Problem statement = Take the material below and write it all out again exactly.

Given material =

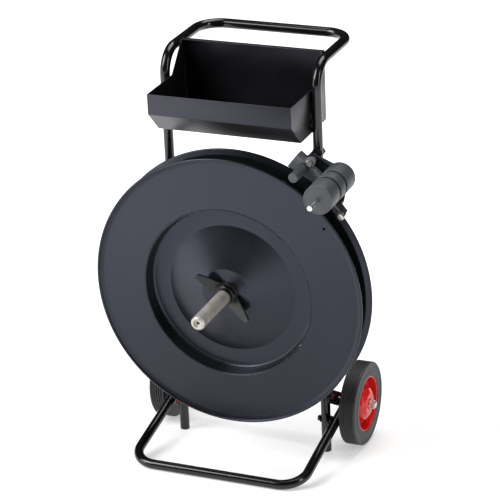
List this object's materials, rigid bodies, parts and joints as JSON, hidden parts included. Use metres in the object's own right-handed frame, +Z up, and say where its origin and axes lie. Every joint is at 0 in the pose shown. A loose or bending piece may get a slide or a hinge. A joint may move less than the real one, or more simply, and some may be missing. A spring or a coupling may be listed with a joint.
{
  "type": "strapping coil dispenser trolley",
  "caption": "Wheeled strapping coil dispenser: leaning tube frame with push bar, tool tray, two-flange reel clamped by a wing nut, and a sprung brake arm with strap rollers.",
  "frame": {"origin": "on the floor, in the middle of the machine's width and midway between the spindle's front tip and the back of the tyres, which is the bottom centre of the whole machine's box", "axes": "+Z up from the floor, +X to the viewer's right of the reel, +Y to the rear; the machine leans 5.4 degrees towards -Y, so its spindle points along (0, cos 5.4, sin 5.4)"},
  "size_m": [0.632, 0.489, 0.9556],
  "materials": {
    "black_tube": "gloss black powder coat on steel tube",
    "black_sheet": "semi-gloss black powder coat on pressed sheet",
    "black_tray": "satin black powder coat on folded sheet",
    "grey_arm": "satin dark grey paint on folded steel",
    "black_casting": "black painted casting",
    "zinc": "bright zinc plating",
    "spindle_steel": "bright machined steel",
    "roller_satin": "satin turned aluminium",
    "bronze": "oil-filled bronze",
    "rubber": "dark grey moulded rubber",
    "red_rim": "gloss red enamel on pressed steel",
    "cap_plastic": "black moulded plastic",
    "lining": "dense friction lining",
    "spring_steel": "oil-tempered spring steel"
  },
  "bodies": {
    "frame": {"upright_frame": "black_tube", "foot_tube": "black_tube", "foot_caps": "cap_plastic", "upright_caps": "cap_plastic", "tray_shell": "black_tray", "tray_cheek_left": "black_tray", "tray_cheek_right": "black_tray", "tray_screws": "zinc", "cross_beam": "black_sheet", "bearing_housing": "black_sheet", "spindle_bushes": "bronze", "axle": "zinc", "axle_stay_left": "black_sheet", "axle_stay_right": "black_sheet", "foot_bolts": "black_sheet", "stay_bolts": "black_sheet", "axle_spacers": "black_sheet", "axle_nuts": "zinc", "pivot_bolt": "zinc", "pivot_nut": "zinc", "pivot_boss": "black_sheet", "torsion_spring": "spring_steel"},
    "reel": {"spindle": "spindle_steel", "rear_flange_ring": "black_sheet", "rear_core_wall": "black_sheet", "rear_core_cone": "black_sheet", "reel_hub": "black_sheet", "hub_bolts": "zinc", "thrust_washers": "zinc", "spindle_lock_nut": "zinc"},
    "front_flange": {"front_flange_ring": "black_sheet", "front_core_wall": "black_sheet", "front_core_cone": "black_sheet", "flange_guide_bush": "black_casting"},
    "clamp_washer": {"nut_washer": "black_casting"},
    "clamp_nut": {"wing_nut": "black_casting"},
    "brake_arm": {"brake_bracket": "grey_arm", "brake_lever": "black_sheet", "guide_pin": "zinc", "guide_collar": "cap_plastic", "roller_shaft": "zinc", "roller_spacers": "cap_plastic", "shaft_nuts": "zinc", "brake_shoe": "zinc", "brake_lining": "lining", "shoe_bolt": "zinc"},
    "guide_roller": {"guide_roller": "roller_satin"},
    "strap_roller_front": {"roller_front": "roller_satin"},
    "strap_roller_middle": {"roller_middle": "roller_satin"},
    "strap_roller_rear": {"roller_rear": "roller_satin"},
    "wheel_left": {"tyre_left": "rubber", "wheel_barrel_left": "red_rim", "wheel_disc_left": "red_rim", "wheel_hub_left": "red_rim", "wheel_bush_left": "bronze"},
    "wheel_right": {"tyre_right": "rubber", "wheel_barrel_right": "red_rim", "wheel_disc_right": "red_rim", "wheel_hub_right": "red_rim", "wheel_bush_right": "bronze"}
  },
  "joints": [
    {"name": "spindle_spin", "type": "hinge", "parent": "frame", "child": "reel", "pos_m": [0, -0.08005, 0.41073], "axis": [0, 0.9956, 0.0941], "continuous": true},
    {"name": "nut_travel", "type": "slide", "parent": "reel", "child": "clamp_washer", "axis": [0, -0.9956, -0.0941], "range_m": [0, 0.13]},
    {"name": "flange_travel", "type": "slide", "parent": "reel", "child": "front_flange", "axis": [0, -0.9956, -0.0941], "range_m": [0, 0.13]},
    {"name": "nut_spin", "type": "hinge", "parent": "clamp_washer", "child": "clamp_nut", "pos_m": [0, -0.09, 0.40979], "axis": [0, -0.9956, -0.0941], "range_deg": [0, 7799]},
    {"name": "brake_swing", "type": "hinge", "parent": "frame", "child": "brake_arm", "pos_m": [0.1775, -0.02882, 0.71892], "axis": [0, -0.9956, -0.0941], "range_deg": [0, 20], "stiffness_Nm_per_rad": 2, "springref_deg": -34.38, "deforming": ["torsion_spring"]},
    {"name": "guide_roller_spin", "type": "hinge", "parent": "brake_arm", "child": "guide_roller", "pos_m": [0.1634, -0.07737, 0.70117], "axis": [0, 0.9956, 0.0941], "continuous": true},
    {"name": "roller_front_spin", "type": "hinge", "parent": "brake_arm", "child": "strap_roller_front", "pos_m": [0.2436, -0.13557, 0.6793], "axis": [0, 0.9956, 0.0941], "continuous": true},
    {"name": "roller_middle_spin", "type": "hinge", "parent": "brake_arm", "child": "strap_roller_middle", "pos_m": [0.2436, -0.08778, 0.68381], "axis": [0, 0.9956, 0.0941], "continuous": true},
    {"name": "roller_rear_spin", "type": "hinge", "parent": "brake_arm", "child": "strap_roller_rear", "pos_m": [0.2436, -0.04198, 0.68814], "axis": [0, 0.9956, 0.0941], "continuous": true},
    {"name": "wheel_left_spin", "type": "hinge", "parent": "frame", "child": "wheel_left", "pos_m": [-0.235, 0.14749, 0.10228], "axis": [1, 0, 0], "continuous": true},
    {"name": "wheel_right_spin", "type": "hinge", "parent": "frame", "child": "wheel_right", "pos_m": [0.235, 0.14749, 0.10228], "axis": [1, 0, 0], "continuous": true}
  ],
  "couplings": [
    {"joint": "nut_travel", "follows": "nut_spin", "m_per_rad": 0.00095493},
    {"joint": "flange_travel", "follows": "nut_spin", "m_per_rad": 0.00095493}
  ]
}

Answer =
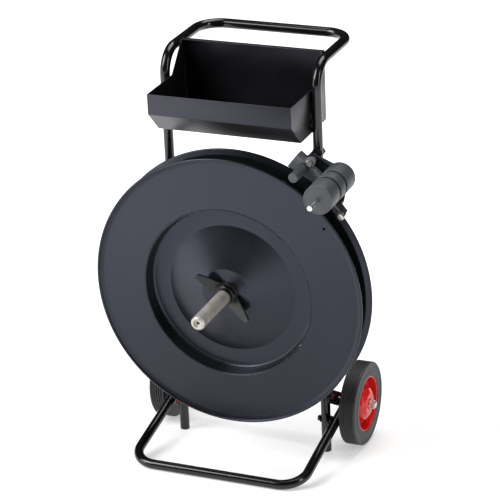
List this object's materials, rigid bodies, parts and joints as JSON, hidden parts included. Use metres in the object's own right-handed frame, +Z up, and say where its origin and axes lie. Every joint is at 0 in the pose shown. A loose or bending piece may get a slide or a hinge. A joint may move less than the real one, or more simply, and some may be missing. A spring or a coupling may be listed with a joint.
{
  "type": "strapping coil dispenser trolley",
  "caption": "Wheeled strapping coil dispenser: leaning tube frame with push bar, tool tray, two-flange reel clamped by a wing nut, and a sprung brake arm with strap rollers.",
  "frame": {"origin": "on the floor, in the middle of the machine's width and midway between the spindle's front tip and the back of the tyres, which is the bottom centre of the whole machine's box", "axes": "+Z up from the floor, +X to the viewer's right of the reel, +Y to the rear; the machine leans 5.4 degrees towards -Y, so its spindle points along (0, cos 5.4, sin 5.4)"},
  "size_m": [0.632, 0.489, 0.9556],
  "materials": {
    "black_tube": "gloss black powder coat on steel tube",
    "black_sheet": "semi-gloss black powder coat on pressed sheet",
    "black_tray": "satin black powder coat on folded sheet",
    "grey_arm": "satin dark grey paint on folded steel",
    "black_casting": "black painted casting",
    "zinc": "bright zinc plating",
    "spindle_steel": "bright machined steel",
    "roller_satin": "satin turned aluminium",
    "bronze": "oil-filled bronze",
    "rubber": "dark grey moulded rubber",
    "red_rim": "gloss red enamel on pressed steel",
    "cap_plastic": "black moulded plastic",
    "lining": "dense friction lining",
    "spring_steel": "oil-tempered spring steel"
  },
  "bodies": {
    "frame": {"upright_frame": "black_tube", "foot_tube": "black_tube", "foot_caps": "cap_plastic", "upright_caps": "cap_plastic", "tray_shell": "black_tray", "tray_cheek_left": "black_tray", "tray_cheek_right": "black_tray", "tray_screws": "zinc", "cross_beam": "black_sheet", "bearing_housing": "black_sheet", "spindle_bushes": "bronze", "axle": "zinc", "axle_stay_left": "black_sheet", "axle_stay_right": "black_sheet", "foot_bolts": "black_sheet", "stay_bolts": "black_sheet", "axle_spacers": "black_sheet", "axle_nuts": "zinc", "pivot_bolt": "zinc", "pivot_nut": "zinc", "pivot_boss": "black_sheet", "torsion_spring": "spring_steel"},
    "reel": {"spindle": "spindle_steel", "rear_flange_ring": "black_sheet", "rear_core_wall": "black_sheet", "rear_core_cone": "black_sheet", "reel_hub": "black_sheet", "hub_bolts": "zinc", "thrust_washers": "zinc", "spindle_lock_nut": "zinc"},
    "front_flange": {"front_flange_ring": "black_sheet", "front_core_wall": "black_sheet", "front_core_cone": "black_sheet", "flange_guide_bush": "black_casting"},
    "clamp_washer": {"nut_washer": "black_casting"},
    "clamp_nut": {"wing_nut": "black_casting"},
    "brake_arm": {"brake_bracket": "grey_arm", "brake_lever": "black_sheet", "guide_pin": "zinc", "guide_collar": "cap_plastic", "roller_shaft": "zinc", "roller_spacers": "cap_plastic", "shaft_nuts": "zinc", "brake_shoe": "zinc", "brake_lining": "lining", "shoe_bolt": "zinc"},
    "guide_roller": {"guide_roller": "roller_satin"},
    "strap_roller_front": {"roller_front": "roller_satin"},
    "strap_roller_middle": {"roller_middle": "roller_satin"},
    "strap_roller_rear": {"roller_rear": "roller_satin"},
    "wheel_left": {"tyre_left": "rubber", "wheel_barrel_left": "red_rim", "wheel_disc_left": "red_rim", "wheel_hub_left": "red_rim", "wheel_bush_left": "bronze"},
    "wheel_right": {"tyre_right": "rubber", "wheel_barrel_right": "red_rim", "wheel_disc_right": "red_rim", "wheel_hub_right": "red_rim", "wheel_bush_right": "bronze"}
  },
  "joints": [
    {"name": "spindle_spin", "type": "hinge", "parent": "frame", "child": "reel", "pos_m": [0, -0.08005, 0.41073], "axis": [0, 0.9956, 0.0941], "continuous": true},
    {"name": "nut_travel", "type": "slide", "parent": "reel", "child": "clamp_washer", "axis": [0, -0.9956, -0.0941], "range_m": [0, 0.13]},
    {"name": "flange_travel", "type": "slide", "parent": "reel", "child": "front_flange", "axis": [0, -0.9956, -0.0941], "range_m": [0, 0.13]},
    {"name": "nut_spin", "type": "hinge", "parent": "clamp_washer", "child": "clamp_nut", "pos_m": [0, -0.09, 0.40979], "axis": [0, -0.9956, -0.0941], "range_deg": [0, 7799]},
    {"name": "brake_swing", "type": "hinge", "parent": "frame", "child": "brake_arm", "pos_m": [0.1775, -0.02882, 0.71892], "axis": [0, -0.9956, -0.0941], "range_deg": [0, 20], "stiffness_Nm_per_rad": 2, "springref_deg": -34.38, "deforming": ["torsion_spring"]},
    {"name": "guide_roller_spin", "type": "hinge", "parent": "brake_arm", "child": "guide_roller", "pos_m": [0.1634, -0.07737, 0.70117], "axis": [0, 0.9956, 0.0941], "continuous": true},
    {"name": "roller_front_spin", "type": "hinge", "parent": "brake_arm", "child": "strap_roller_front", "pos_m": [0.2436, -0.13557, 0.6793], "axis": [0, 0.9956, 0.0941], "continuous": true},
    {"name": "roller_middle_spin", "type": "hinge", "parent": "brake_arm", "child": "strap_roller_middle", "pos_m": [0.2436, -0.08778, 0.68381], "axis": [0, 0.9956, 0.0941], "continuous": true},
    {"name": "roller_rear_spin", "type": "hinge", "parent": "brake_arm", "child": "strap_roller_rear", "pos_m": [0.2436, -0.04198, 0.68814], "axis": [0, 0.9956, 0.0941], "continuous": true},
    {"name": "wheel_left_spin", "type": "hinge", "parent": "frame", "child": "wheel_left", "pos_m": [-0.235, 0.14749, 0.10228], "axis": [1, 0, 0], "continuous": true},
    {"name": "wheel_right_spin", "type": "hinge", "parent": "frame", "child": "wheel_right", "pos_m": [0.235, 0.14749, 0.10228], "axis": [1, 0, 0], "continuous": true}
  ],
  "couplings": [
    {"joint": "nut_travel", "follows": "nut_spin", "m_per_rad": 0.00095493},
    {"joint": "flange_travel", "follows": "nut_spin", "m_per_rad": 0.00095493}
  ]
}